You can return to this programme at any time and recap the themes and exercises therein – and this is very much recommended. The internet and mobile apps are also full of various videos, audio recordings and other materials that you can use to support maintaining your practice routine and learning new things.
Exercises for the week
This week, practise conscious listening in different moments. You can listen to music, the sounds of your home or nature and conversations in particular consciously.
In addition to conscious eating, return to other exercises of the programme as well and do exercises that you like on as many days as possible.
Keep thinking about and clarifying what is important to you. You can do the writing exercise on several days or have a session longer than 20 minutes. If you identify things that are important to you, return to the small step principle: what small deeds towards things important to you could you do this week? Write down such deeds and aim to do them every day.

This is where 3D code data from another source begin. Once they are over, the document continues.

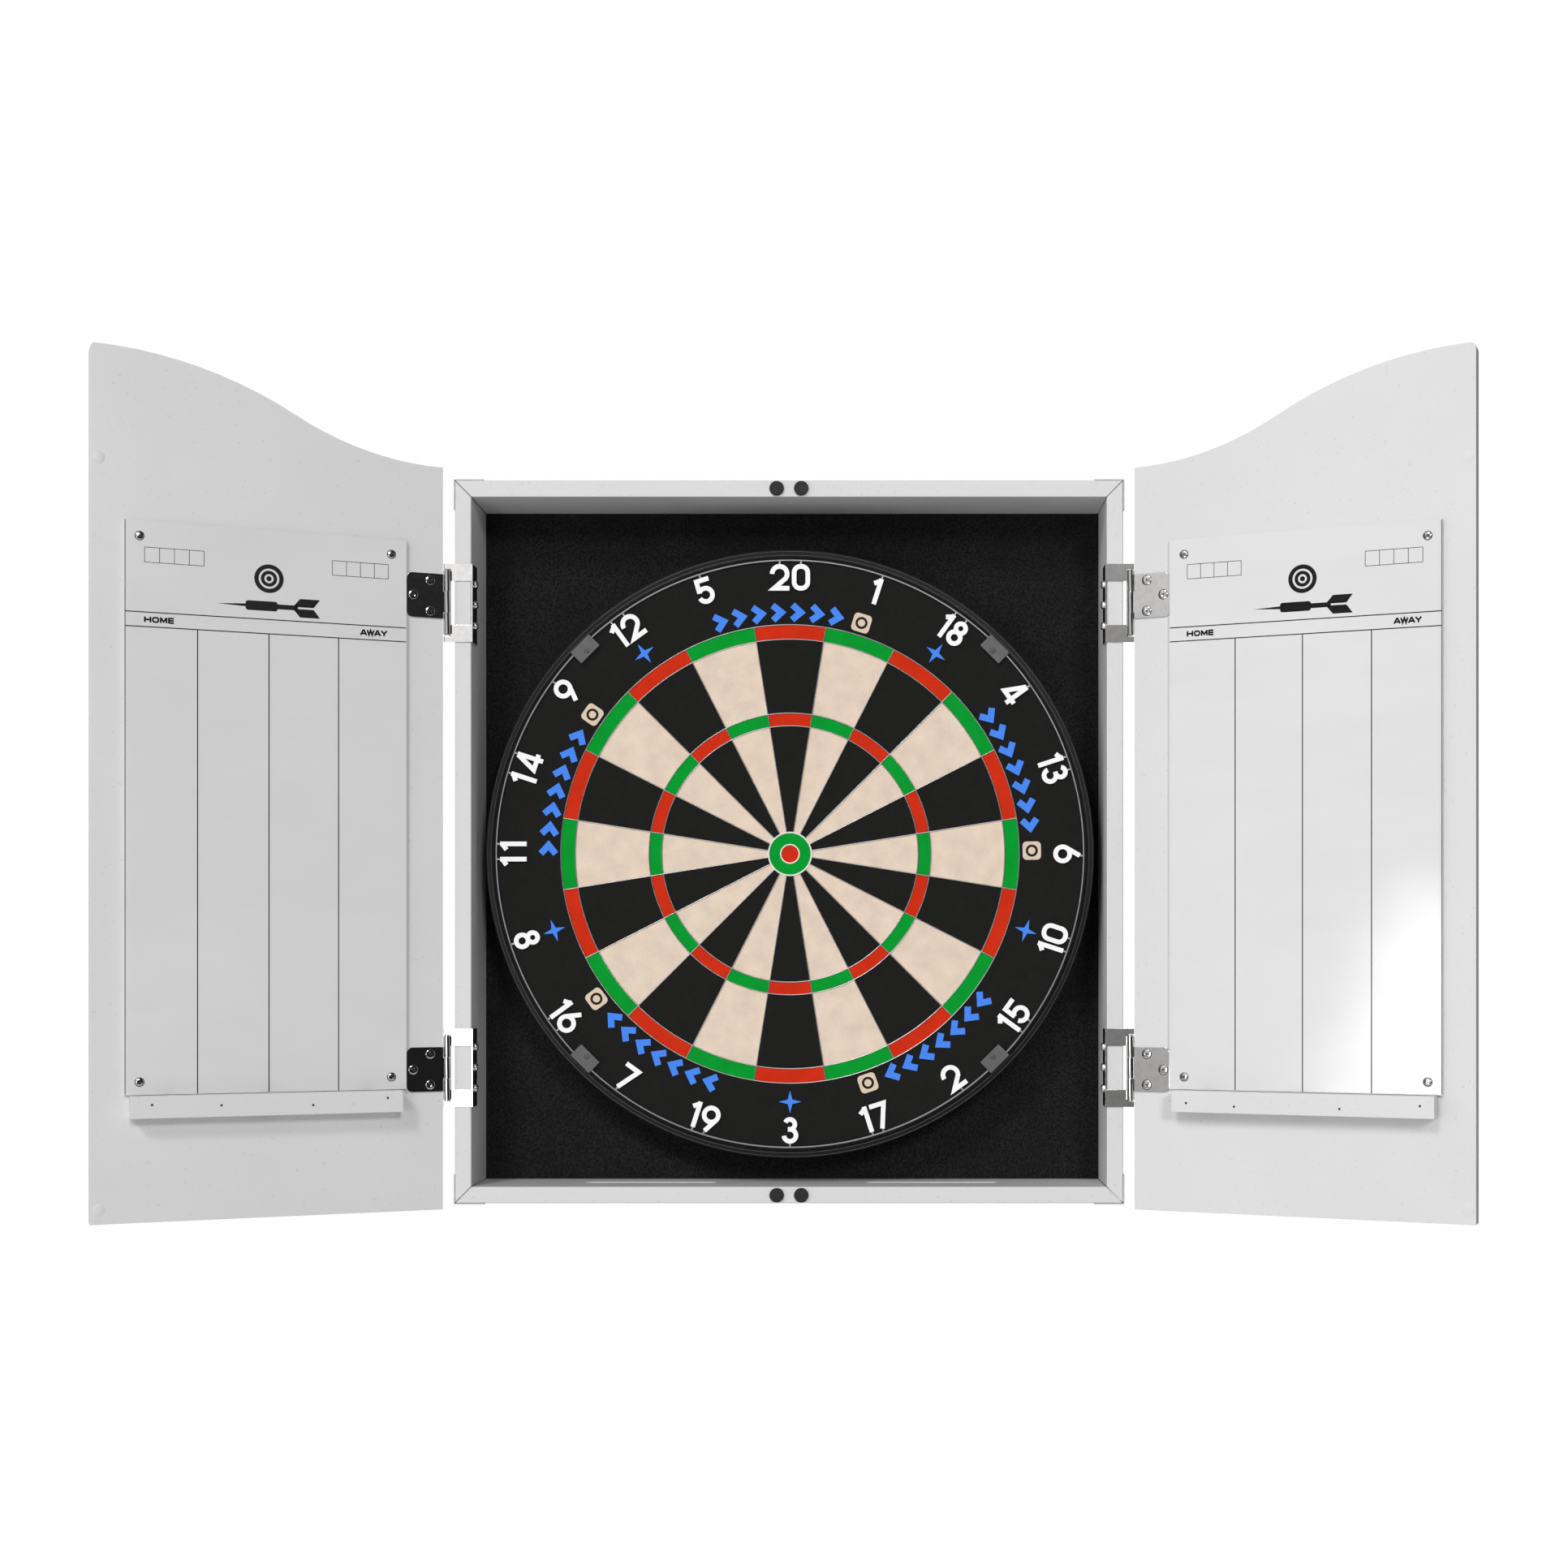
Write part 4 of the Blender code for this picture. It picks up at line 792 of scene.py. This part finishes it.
# Strokes of each letter in millimetres: (points, closed). Squeeze narrows the letters, advance is
# the step to the next one, and space is the blank that the step includes.
LETTERS = {
    "H": (
        ([(0.5, 0), (0.5, 3.9)], False),
        ([(4.7, 0), (4.7, 3.9)], False),
        ([(0.5, 1.95), (4.7, 1.95)], False),
    ),
    "O": ((rounded(0.5, 4.7, 0.45, 3.45, 1.2, 4), True),),
    "M": (
        ([(0.5, 0), (0.5, 3.9)], False),
        ([(4.9, 0), (4.9, 3.9)], False),
        ([(0.6, 3.6), (2.7, 0.9), (4.8, 3.6)], False),
    ),
    "E": (
        ([(0.5, 0), (0.5, 3.9)], False),
        ([(0.5, 0.4), (4.3, 0.4)], False),
        ([(0.5, 1.95), (4.3, 1.95)], False),
        ([(0.5, 3.5), (4.3, 3.5)], False),
    ),
    "A": (
        ([(0.2, 0), (2.3, 3.6), (2.9, 3.6), (5.0, 0)], False),
        ([(1.2, 1.2), (4.0, 1.2)], False),
    ),
    "W": (([(0.1, 3.9), (1.5, 0.4), (2.8, 3.6), (4.1, 0.4), (5.5, 3.9)], False),),
    "Y": (
        ([(0.2, 3.9), (2.5, 1.7), (4.8, 3.9)], False),
        ([(2.5, 0), (2.5, 1.8)], False),
    ),
}
LETTER_SQUEEZE = 0.87
LETTER_SPACE = 0.8
LETTER_ADVANCE = {"H": 6.0, "O": 6.0, "M": 6.2, "E": 5.0, "A": 5.5, "W": 5.9, "Y": 5.2}


def word(bm, text, left, base, low, high):
    for letter in text:
        for points, closed in LETTERS[letter]:
            placed = [(left + LETTER_SQUEEZE * a / 1000, base + b / 1000) for a, b in points]
            strip(bm, placed, closed, LETTER_HALF, low, high)
        left += LETTER_SQUEEZE * LETTER_ADVANCE[letter] / 1000


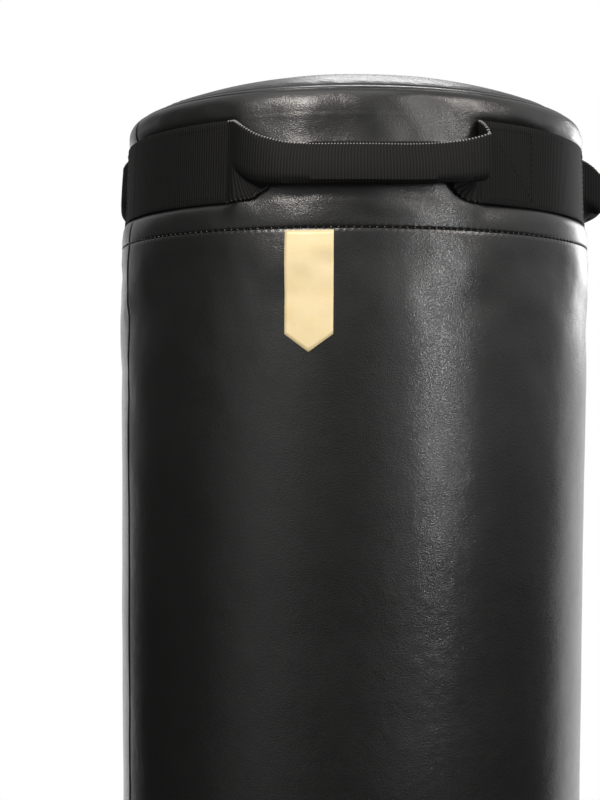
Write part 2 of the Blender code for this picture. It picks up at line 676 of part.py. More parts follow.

Practising mindfulness can create a whole new path in life. And if we choose to go down this path, we may find a whole new way to live our life. We may realise that it is possible to be kind towards ourselves instead of trying to be someone else, something else or somewhere else. We may realise that when we acknowledge the existence of our inner critic, we can also hear a different voice: a quieter, wiser and more considerate voice that tells us in a clearer and friendlier way what we should do even in the most difficult of situations.
Practising mindfulness is not about distancing ourselves from life and emotions. It is about living our life authentically and with participation, profound emotions and compassion. We can become estranged from ourselves so easily. Mindfulness can bring us back to ourselves.